Noboru had expressed hope to one day make a Gackpoid English. He noted, however, English vocals could only occur if they were profitable.

V3 Gackpoid and VY2v3 were also the focus of vol.4 of the Vocaloid-P data series.

==Characteristics==
Gackpo is designed to resemble a samurai clad in a jinbaori, a type of kimono which was used as a battle surcoat along with parts of traditional armor, while carrying a katana.

| Name | Gackpoid (software) Kamui Gakupo (mascot) |
| Release | July 31 |
| Suggested Tempo | 60-150bpm |
| Suggested Vocal Range | A1-C4 (NATIVE, POWER), A1-G3 (WHISPER) |

==Contest==
On June 12, 2009, Nico Nico Douga announced a "Gackpoid Contest", in partnership with Dwango and CELL, to encourage song creators to use Gackpoid for the creation of quality, original songs. Gackt had previously hinted at the contest on June 10 during a Nico Nico live broadcast challenge, where he announced that he would not appear in another broadcast until viewers created "spirited" music using the software in an upcoming competition. Competitors were asked to attach a "Gackpoid Contest" tag to their submitted videos to compete in the contest, which accepted submissions until the end of August. Finalist entries would be awarded 100,000 yen (US$1,220) each. Gackt promised viewers that he would choose one or more of the winning songs to cover for eventual recording and release.

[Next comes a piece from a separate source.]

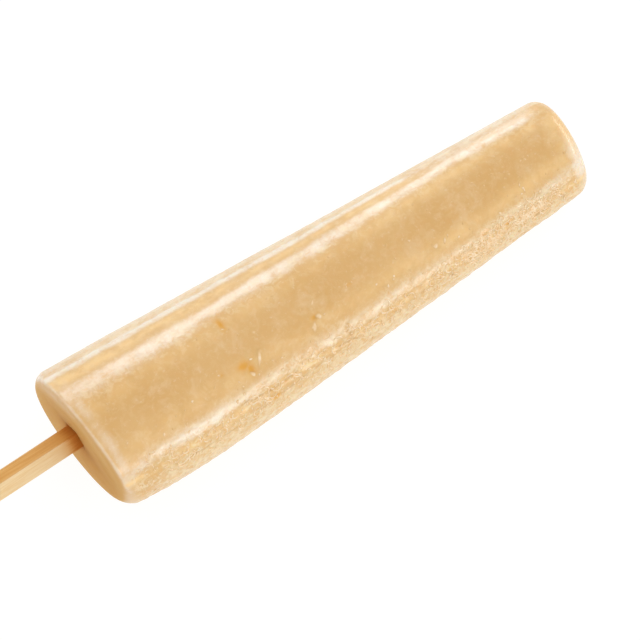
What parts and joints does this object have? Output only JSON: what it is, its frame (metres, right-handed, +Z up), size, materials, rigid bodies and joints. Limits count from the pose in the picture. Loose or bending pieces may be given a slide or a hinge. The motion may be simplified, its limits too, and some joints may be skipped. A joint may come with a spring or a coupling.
{
  "type": "kulfi on a stick",
  "caption": "Tapered round bar of frozen milk dessert lying on its side, with a square bamboo stick standing out of its wide end.",
  "frame": {"origin": "on the surface the bar rests on, below the middle of the box around bar and stick", "axes": "+X along the bar from its stick end to its tip, +Z up out of the surface it lies on, +Y to the bar's left seen from the stick end"},
  "size_m": [0.1981, 0.0332, 0.0337],
  "materials": {
    "frozen_milk": "frozen reduced milk, caramel cream, moist sheen with fine frost crystals",
    "bamboo": "bare planed bamboo, fine lengthwise fibres"
  },
  "bodies": {
    "root": {"kulfi": "frozen_milk", "stick": "bamboo"}
  },
  "joints": []
}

On December 15, Nico Nico Douga aired a live broadcast announcing ten finalists for the contest, which would win "Excellence Prizes". The official winning entry was declared to be Episode.0, by mathru/Kanimiso-P, during the "NicoNico Daikaigi 2011 in Taiwan" event, where Gackt announced that Episode.0 and another finalist, natsu-P's Paranoid Doll, had been covered by him and would be released together as his thirty-ninth single. Kanimiso-P was awarded 300,000 yen (US$3,660) and the nine other Excellence Prize winners 100,000 yen. The single was released on July 13, 2011.